I pick up stories from my travels and from English folktales. I write acoustic folk songs that tell stories, taking the listener from the Wild Coast of Africa to the haunted forests of England. You might find yourself listening to a tired and lonely dragon slayer telling you about his youth by the fireside in ‘Dragon Slayer’. ‘River Song’ will let you shoot the rapids of Namibia in the sunshine and hear an eagle cry in the desert. In ‘They Dream Again’, you might glimpse ghosts by moonlight, as they revisit the beautiful palaces they built while they were alive.
A song can take you anywhere. ‘O Africa’ takes you to the white sands of Etosha, where you can hear the grass of the plains breathing in the wind. ‘Stronger Than She Seems’ puts you in an American diner where there is a jukebox and a feisty redhead with a past. ‘This Was A Star’ gives you a silent house after a lover has left for the last time.

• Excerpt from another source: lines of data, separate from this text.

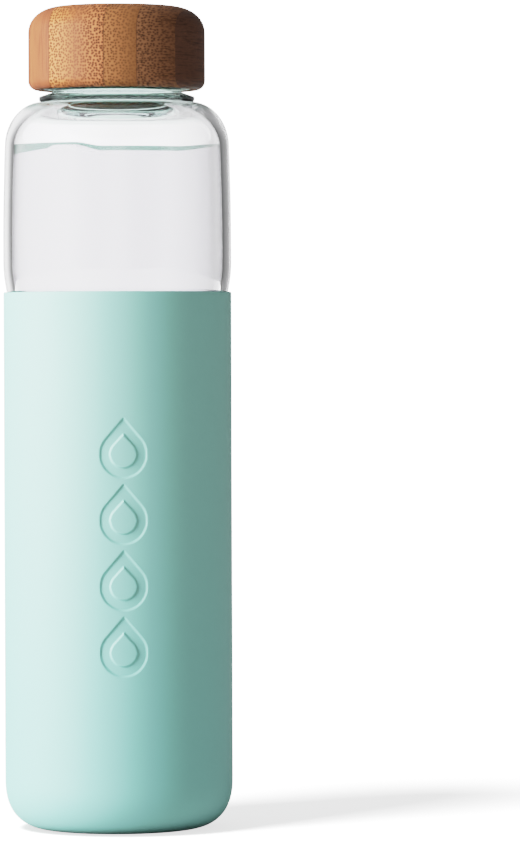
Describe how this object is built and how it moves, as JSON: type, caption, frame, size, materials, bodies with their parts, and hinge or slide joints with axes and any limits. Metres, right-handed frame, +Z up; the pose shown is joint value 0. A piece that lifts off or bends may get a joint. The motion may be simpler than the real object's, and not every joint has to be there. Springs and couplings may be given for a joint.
{
  "type": "glass water bottle",
  "caption": "Slim reusable glass water bottle with a mint silicone sleeve, a column of sunk drops on its front, and a rounded screw cap of laminated bamboo.",
  "frame": {"origin": "centre of the sleeve's base, on the surface the bottle stands on", "axes": "+Z up along the bottle's axis, -Y towards the front with the column of drops, +X to the right seen from the front"},
  "size_m": [0.075, 0.075, 0.271],
  "materials": {
    "sleeve_silicone": "matte mint silicone",
    "clear_glass": "clear polished borosilicate glass",
    "seal_silicone": "milky silicone",
    "insert_plastic": "satin moulded polypropylene",
    "bamboo": "satin oiled bamboo"
  },
  "bodies": {
    "sleeve": {"silicone_sleeve": "sleeve_silicone"},
    "bottle": {"glass_bottle": "clear_glass"},
    "seal": {"seal_ring": "seal_silicone"},
    "cap": {"thread_insert": "insert_plastic", "bamboo_strip_1": "bamboo", "bamboo_strip_2": "bamboo", "bamboo_strip_3": "bamboo", "bamboo_strip_4": "bamboo", "bamboo_strip_5": "bamboo", "bamboo_strip_6": "bamboo", "bamboo_strip_7": "bamboo"}
  },
  "joints": [
    {"name": "bottle_lift", "type": "slide", "parent": "sleeve", "child": "bottle", "axis": [0, 0, 1], "range_m": [0, 0.18]},
    {"name": "cap_rise", "type": "slide", "parent": "bottle", "child": "seal", "axis": [0, 0, 1], "range_m": [0, 0.0225]},
    {"name": "cap_turn", "type": "hinge", "parent": "seal", "child": "cap", "pos_m": [0, 0, 0.2432], "axis": [0, 0, 1], "range_deg": [0, 1620]}
  ],
  "couplings": [
    {"joint": "cap_rise", "follows": "cap_turn", "m_per_rad": 0.00079577}
  ]
}
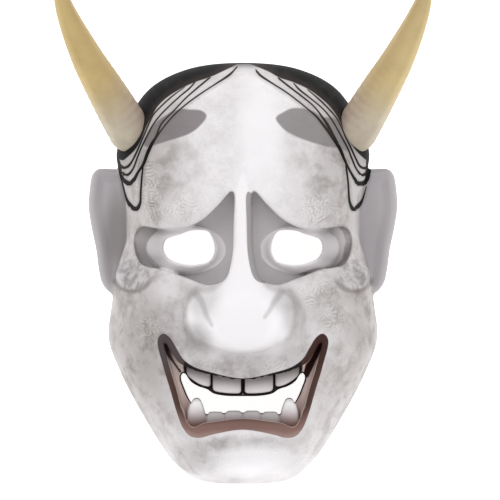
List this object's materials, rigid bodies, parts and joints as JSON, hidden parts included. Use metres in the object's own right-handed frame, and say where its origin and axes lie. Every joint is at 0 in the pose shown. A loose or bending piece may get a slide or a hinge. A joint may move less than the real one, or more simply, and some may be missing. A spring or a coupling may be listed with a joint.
{
  "type": "hannya mask",
  "caption": "Horned demon mask of carved and painted wood with a hollow back, see-through eyes and grinning mouth, lying on its back rim.",
  "frame": {"origin": "under the middle of the whole object, in the plane of the back rim", "axes": "+Z out of the face, +Y from chin to crown, +X towards the viewer's right of the face"},
  "size_m": [0.188, 0.2614, 0.0952],
  "materials": {
    "painted_wood": "matt shell-white paint, smudged grey, with painted hair, lips and teeth",
    "gilded_wood": "worn gold paint, grey-beige at the root"
  },
  "bodies": {
    "root": {"mask": "painted_wood", "horn_left": "gilded_wood", "horn_right": "gilded_wood"}
  },
  "joints": []
}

A song can be a hand on the shoulder, too – ‘Just One Day’ is like a friend, trying to give you comfort and strength. ‘Look Back’ is about resting on your journey before the next stage. It gives you some advice about the future, but it is also a pat on the back for how far you have already come. ‘Wish’ is about a secret love, carried like a great star in the breast: ‘You''re so bright, you’re never out of sight’.
‘Way Home’ tells a true story about a journey I made on horseback along the white beaches and lush forests of South Africa''s Wild Coast. The song includes a lovely Xhosa proverb: ‘People are people through other people’. This was how I felt after riding a Zulu chief’s horse from one village to another. I made friends with a young sangoma (a healer) called Jabulani, a name that means ‘Happiness’. We smoked cigars under the stars as we swapped stories about snakes and he told me about the cave of his ancestors, a cave that we would ride to the next morning. ‘A Soul on the Road’ is about a similar theme: remembering a friend made on a journey. Both songs were written in the old days before the internet. Back then, partings were more final. Often, you hugged a tearful, dusty goodbye on a station platform and that was it.
These songs are about people and places I may never see again, but will sing about forever.